Windshield

Things keep happening around us, so fast, that it’s like a movie on fast forward. What to do? If you slow down you’ll fall behind. What if we could expand the spectrum of our sight? More perspectives can give us more vision, more depth: Windshield’s sole purpose is to at least try to do so: Giving Depth & Saving Time. So...Just see through...

Thursday, April 08, 2010

How do I see photography and why

A piece of art, whether it's a poem, painting, play, photo or whatever that it is, in the end aside from all that it is, it is also an object that shows itself to you. My favorite medium is a photo mainly because of the rules of engagement that I think is only right to apply to them. When I look at a photo, I don't look at what the photo is about. I try to reconstruct the surroundings of that photo. I love how the focus of camera man on one point, reveals something about his decisive ignorance on everything else in that area. To me, it's those things that are not in the photo that make up the feeling that I would then take away from an image. If I look at something...and can't think of surroundings...I conclude that I am looking at a good picture since I am already in the surroundings...and it so happens that those pictures, no matter what camera, are most lively ones to me, and often times the photographer too.
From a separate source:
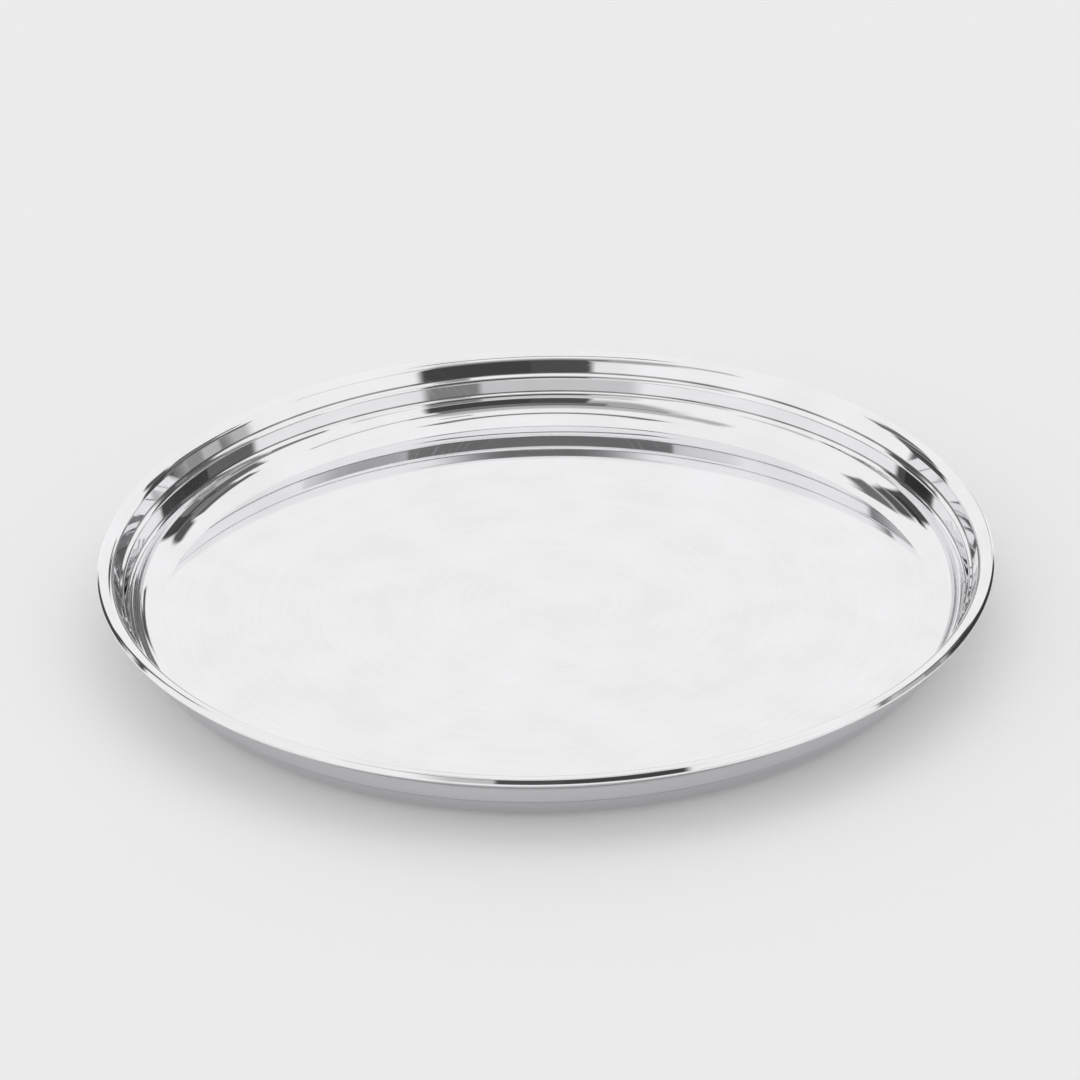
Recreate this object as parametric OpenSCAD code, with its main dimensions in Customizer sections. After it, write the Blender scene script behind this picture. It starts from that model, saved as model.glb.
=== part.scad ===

People have a concept of understanding art. That's why there are phrases like "I don't get this painting", "I don't understand what this poem is talking about" or "what the hell that music is about?" It seems like when confronted with a poem or a painting or any other art, we first form a framework that looks at the painting as if it has be about something. Of course, many arts indeed are about something and that only makes them the more valuable. What I mean is that an whether an art-form is about something or not, its artistic nature is not embedded in what the art-form is actually about. The feeling of a poem is not in what the poem is about, it is about what it feels like. So what I just said is: The feeling of a poem is in what it feels like. It sounds trivialized...but it's actually not...

When you approach a painting or read a poem, you should actually put some effort to avoid from thinking in frameworks that limit feeling that painting. It takes mental energy, just like how that design question takes mental energy. The effort here is to keep an open mind, this time literally. Once you do care hard enough to put the effort of avoiding frameworks impose your own thinking on the art, any good art will quickly show itself to you through stimulating your senses. It may provoke a feeling, or stimulate an emotion, or make a memory vivid.

Accordingly, I see the role of artist as twofold. First is that the artist should develop his/her medium of communication so that once a genuine feeling, emotion worth sketching comes to mind the hands are ready to start working, or the words are ready to flow. In other words, artist must develop the ways to be able to express him/herself with ambiguity and quickly to be able to capture his experience of something in words/images as genuine as possible. The second thing is what an artist should not do, and this despite it's negative connotation requires more active energy and thought than the former one. The artist should not fall prey to developing the perfect tools of expression to impose awe. In my case, my most memorable poems are hardly ever the ones that is has the best structure. Even in my writing pieces...I wrote something in Farsi about our trip to Ottawa to vote. The text is overflowing with grammatical and spelling problems...but I had managed to refuse changing it, I like how the genuine frustration, and hopelessness feeling of the moment is further captured with the small error almost running everywhere as you read through.